Ok, it’s pretty obvious from that first paragraph that I’ve forgotten how to write.


Pop Quiz!


SITUATION: You just moved into a new place in downtown Chicago. You’ve purchased a new, 37” HDTV and it has just been delivered. It’s a weeknight and you’ve only got half an hour before primetime starts, but you don’t have any cable or satellite services turned on yet. WHAT DO YOU DO?


You should have heard a buzzer by now. If not, it must not be working. That’s a pretty common problem when administering Pop Quizzes over the internet to random people at random times, but don’t worry about that because your time is up. Check your answer below and see how you did.


ANSWER: You build an HD antenna out of that solid copper wire everyone makes fun of you for carrying around in your backpack with you all the time and a 75 ohm to 300 ohm matching transformer that you can buy for $3 at the Radio Shack on Michigan Avenue. Then using some cardboard left over from a box that housed a now built piece of Ikea furniture and an empty 32 ounce bottle of Gatorade, you fashion a stand and hold the whole thing together with some electrical tape that you also carry around in your backpack all the time. (see figure A and B)


Figure A


Figure B

Ok, add up all of your points, subtract negative eleven, multiply by your great grandmother’s birth year, subtract the current age of your least favorite cousin, divide that by how many days you think your next pet goldfish will live and tell the next person you see to rearrange that number randomly. Once you have that number, submit it to the post office to be put into bar code format. Then take that bar code along with all the paper money you have, no credit/debit cards or loose change, down to the fifth best dry cleaner in your town, ask him to scan that bar code. If he does not have a bar code scanner, just ask him to guess what he thinks you should be charged. Try to get a 10% discount if he doesn’t have the scanner. Once you pay him, take the remaining change (coins only) left in your pocket and you’ll have your score. Check below to see how you did.


99-100% - You and I must think a lot alike. Chances are you suffered severe ridicule in high school. Why didn’t you make more of an effort to be social back then?


90-98% - You and I seem to have a fair amount in common, let’s hang out sometime. Maybe catch that new flick about those MIT card counters.


83.6 –89% - You’re on the right track, but most likely you need to drink more Gatorade. It’s time to step up from that sippy cup.


78-83.5% - Where’s your copper wire? Don’t tell me you had to buy that too? And try not to get too many more mustard stains on the cardboard.

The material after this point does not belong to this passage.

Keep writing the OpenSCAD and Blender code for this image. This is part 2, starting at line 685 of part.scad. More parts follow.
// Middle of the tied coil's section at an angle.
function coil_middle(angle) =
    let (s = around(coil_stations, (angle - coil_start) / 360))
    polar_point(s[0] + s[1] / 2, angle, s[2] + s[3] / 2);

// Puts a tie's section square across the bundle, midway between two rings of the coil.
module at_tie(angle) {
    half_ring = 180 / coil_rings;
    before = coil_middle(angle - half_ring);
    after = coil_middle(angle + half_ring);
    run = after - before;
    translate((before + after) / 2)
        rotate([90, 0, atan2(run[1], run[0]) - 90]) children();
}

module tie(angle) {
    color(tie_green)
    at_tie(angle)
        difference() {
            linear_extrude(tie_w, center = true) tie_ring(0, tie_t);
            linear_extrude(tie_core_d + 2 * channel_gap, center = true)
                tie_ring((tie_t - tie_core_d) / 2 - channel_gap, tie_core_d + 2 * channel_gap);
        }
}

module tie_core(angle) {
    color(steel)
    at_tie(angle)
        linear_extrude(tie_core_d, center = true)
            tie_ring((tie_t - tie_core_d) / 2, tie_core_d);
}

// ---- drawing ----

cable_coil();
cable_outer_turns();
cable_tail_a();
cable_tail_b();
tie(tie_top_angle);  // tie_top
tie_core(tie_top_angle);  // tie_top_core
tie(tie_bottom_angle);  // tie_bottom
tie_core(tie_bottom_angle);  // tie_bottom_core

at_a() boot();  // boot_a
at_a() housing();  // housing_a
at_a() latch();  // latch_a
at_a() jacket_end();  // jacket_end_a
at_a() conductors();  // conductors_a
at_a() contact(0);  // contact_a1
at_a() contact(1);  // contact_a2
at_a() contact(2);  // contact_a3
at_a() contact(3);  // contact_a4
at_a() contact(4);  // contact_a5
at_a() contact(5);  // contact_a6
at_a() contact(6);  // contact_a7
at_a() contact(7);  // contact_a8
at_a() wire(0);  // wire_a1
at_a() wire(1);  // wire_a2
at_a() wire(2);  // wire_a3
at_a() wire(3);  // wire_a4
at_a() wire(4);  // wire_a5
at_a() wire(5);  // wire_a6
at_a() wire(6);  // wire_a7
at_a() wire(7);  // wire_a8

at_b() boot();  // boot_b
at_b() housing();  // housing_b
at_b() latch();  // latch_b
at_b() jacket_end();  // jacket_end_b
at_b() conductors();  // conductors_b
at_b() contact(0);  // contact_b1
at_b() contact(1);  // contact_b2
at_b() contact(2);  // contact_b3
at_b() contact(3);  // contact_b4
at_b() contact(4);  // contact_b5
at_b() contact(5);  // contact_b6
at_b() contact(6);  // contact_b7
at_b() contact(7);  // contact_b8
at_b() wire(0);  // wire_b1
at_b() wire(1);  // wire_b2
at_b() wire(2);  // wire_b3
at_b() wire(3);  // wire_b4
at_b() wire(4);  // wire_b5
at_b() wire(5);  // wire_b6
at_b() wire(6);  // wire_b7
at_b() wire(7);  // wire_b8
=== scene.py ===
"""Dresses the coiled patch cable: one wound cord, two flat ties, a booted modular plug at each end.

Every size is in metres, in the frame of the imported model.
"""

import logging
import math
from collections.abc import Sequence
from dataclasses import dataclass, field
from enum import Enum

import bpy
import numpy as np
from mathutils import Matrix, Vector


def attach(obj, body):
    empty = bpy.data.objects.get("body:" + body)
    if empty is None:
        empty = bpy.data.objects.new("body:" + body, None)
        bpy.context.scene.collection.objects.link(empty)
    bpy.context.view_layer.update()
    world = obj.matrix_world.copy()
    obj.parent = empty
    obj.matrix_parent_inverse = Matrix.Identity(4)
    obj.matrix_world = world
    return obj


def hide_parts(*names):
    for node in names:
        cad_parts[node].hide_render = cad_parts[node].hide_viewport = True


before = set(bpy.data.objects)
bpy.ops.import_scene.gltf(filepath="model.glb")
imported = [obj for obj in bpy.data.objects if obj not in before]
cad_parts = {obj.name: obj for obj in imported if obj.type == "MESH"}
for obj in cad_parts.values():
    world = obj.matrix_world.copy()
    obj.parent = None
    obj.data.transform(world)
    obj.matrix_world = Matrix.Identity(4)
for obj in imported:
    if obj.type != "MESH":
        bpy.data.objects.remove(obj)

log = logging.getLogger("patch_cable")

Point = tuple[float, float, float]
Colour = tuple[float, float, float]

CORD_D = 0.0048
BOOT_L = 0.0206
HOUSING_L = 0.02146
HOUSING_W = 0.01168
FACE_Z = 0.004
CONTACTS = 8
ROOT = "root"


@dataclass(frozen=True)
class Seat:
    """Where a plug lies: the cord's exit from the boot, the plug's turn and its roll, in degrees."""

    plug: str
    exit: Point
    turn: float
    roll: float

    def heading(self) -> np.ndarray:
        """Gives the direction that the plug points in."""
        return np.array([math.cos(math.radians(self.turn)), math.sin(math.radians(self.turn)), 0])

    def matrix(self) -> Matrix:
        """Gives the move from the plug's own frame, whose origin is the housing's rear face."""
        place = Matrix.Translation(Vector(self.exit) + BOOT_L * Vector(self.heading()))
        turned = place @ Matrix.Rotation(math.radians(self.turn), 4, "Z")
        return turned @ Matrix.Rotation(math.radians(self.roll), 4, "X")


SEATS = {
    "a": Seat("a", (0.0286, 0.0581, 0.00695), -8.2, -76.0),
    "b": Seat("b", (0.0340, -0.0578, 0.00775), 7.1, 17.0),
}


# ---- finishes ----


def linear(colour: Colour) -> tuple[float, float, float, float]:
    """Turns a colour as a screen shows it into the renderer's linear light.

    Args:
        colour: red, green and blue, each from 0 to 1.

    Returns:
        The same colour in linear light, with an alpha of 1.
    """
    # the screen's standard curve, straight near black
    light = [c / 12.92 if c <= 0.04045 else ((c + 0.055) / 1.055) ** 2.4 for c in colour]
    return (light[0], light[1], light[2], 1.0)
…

43-77% - You can’t just go out and spend $40 on an indoor antenna at Radio Shack when you can build one out of spare parts for under $5.


22-42% - If you go through life paying someone else to solve your problems, you’re just going to end up having someone else chew your food. Is that what you really want?

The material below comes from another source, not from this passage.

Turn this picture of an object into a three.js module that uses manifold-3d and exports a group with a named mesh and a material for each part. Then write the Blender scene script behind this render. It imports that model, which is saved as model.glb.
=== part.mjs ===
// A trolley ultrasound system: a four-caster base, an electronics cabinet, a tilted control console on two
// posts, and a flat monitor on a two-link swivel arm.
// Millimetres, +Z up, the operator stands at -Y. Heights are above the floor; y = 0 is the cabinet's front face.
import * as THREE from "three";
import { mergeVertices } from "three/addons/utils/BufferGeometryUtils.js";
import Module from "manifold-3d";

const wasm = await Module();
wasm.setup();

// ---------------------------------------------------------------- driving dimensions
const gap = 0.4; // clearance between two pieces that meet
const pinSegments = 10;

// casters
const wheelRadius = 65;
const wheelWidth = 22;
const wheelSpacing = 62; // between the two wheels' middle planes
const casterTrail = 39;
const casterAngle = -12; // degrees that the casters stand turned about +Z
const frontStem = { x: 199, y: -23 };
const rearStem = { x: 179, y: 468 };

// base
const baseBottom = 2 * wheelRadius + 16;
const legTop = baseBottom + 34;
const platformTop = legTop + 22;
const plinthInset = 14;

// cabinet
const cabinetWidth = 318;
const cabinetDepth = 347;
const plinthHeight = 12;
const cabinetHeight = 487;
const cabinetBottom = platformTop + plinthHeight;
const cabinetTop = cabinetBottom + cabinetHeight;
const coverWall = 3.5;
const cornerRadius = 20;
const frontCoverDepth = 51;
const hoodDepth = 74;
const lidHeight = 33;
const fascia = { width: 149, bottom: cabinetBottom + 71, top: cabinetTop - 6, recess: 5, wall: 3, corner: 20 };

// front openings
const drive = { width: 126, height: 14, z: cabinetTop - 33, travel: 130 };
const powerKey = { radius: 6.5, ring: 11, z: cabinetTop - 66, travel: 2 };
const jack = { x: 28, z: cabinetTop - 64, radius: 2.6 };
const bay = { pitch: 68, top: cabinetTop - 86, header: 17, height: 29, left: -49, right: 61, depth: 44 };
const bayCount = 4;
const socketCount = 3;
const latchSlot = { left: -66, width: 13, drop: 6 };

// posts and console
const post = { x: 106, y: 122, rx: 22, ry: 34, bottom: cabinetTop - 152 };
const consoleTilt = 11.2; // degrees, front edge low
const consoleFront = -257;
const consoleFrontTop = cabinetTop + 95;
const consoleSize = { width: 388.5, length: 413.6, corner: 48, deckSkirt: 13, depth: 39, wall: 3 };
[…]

20-21% - Watching someone else’s TV across the street with a telescope is wrong on several different levels, but really the worst part is that you have no sound.


12-19% - I’m not really sure that imagining what you think the characters of your favorite shows are doing is the same as actually watching the show, but at the very least, when you ask your neighbors to come over and help you act out the scenes, try to refrain from yelling at them when they mess up their lines.

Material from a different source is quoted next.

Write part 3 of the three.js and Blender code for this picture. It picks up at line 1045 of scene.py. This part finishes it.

8-18% - It doesn’t matter, Lost has been on hiatus anyway.


0-7% - You’re right, no one uses that TV in the common area downstairs anyway. Chances are you could watch whatever you want without any problems. Plus, the pool is right there, so when you find out that once again, Two and a Half Men is the top sitcom in the country, it will be easy to drown yourself.


EDIT: In case it wasn't obvious, the antenna does work. I get around 30 over the air HD channels with it at no cost to me. Well, minus the money I spent on the TV and antenna...

5 comments:

Anonymous said...

The Ikea box is too upscale.

Everyone knows the preferred material is an old pizza box...

cadiz12 said...

dude, that's a CUSTOM antenna. If you were selling your place, you could totally have your realtor point it out to prospective buyers as a low-cost piece of equipment that also doubles as a piece of "found art."

omar said...

What if I would have called my dad, who would have instructed me to do what you did? (Though perhaps he would have had me use an empty 2-liter soda bottle instead of a Gatorade bottle, because let's be honest, the old folks don't know about Gatorade.) Ultimately I would have done the same thing, it just wouldn't have been my idea. I wasn't sure how to score that.

Madelyn said...

I got - 5%. Can you explain what that means? I'm pretty sure it means, don't even bother with asking your neighbors or friends and go bowling by yourself at the local bowling center.

Syar said...

Um, dude, the fifth best dry cleaner totally won't own up to adding that yellow stain to my best black sweater and is charging me extra!

Man, what is up with that guy??! Doesn't he know he shouldn't eat mustard while making his makeshift HD antenna OVER MY CLOTHES? Jeebus.